Was the Nentir Vale a complete setting? I remember it being a piece of a setting without anything beyond the vale being described, no world map, no framework for how the Nentir Vale fit into whatever the wider world of the campaign setting was called...
The DMG chapter for the Setting covered the town of Fallcrest in 9 pages, and the Nentir Vale broadly in 3 pages. the Nentir Vale is about 18,984 square miles, as opposed to the 6.5 million square mils of the Flannaes. So a 3 page deep dive into one "nation" worth of info compared to 30 pages describing the whole continent of Greyhawk.

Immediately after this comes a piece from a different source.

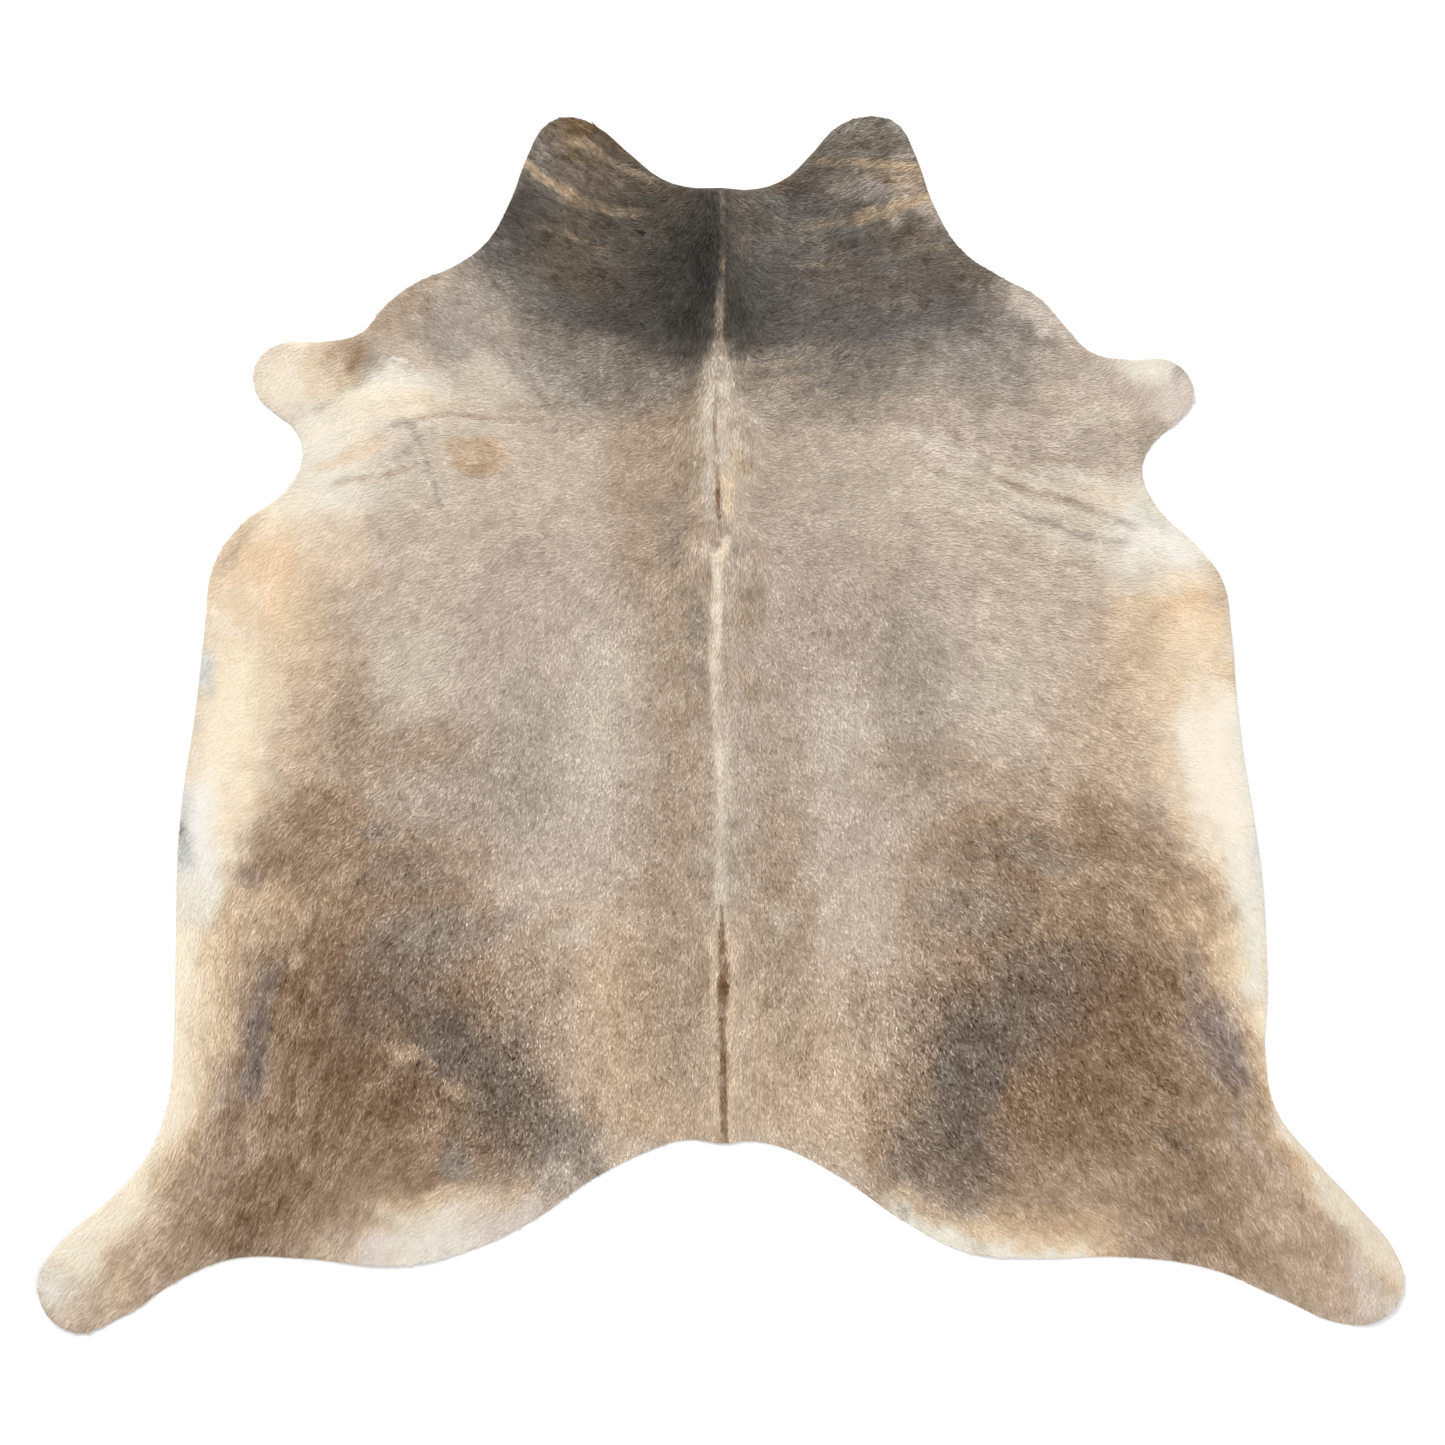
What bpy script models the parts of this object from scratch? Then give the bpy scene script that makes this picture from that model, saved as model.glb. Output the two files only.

I think it is fair for Perkins & Wyatt, who it must be remembered worked on the 4E DMG and the Nentir Vale, to characterize this GH folio worth of information as a deeper dive than any DMG has done before.
 

To build on that (sorry if the idea is unwanted) I made a nice Phandelver-》Prince of the Apocalypse campaign once, using the magic forge of the mine as the place the elemental weapons key to PotA were created, and the drow mage at the end of LMoP be the apprentice of the mad drow mage who forged then. You can even use the level 1-3 sandbox events in PotA original village to flesh out the Phandelver's sandbox.
Those are...really good ideas.
 


😊 thank you.

I think LMoP+PotA+ a bunch of adventures and delves from TftYP, GoS, Staircase could be a superb Greyhawk sandbox experience with an overarching plot that can happen over a long time period.
Quests from the Infinite Staircase has a few bits that can fit in there, too, and a lot of the modules from Candlekeep Mysteries, Keys from the Golden Vault and even Radiant Citadel can work in there, somewhere or other, too.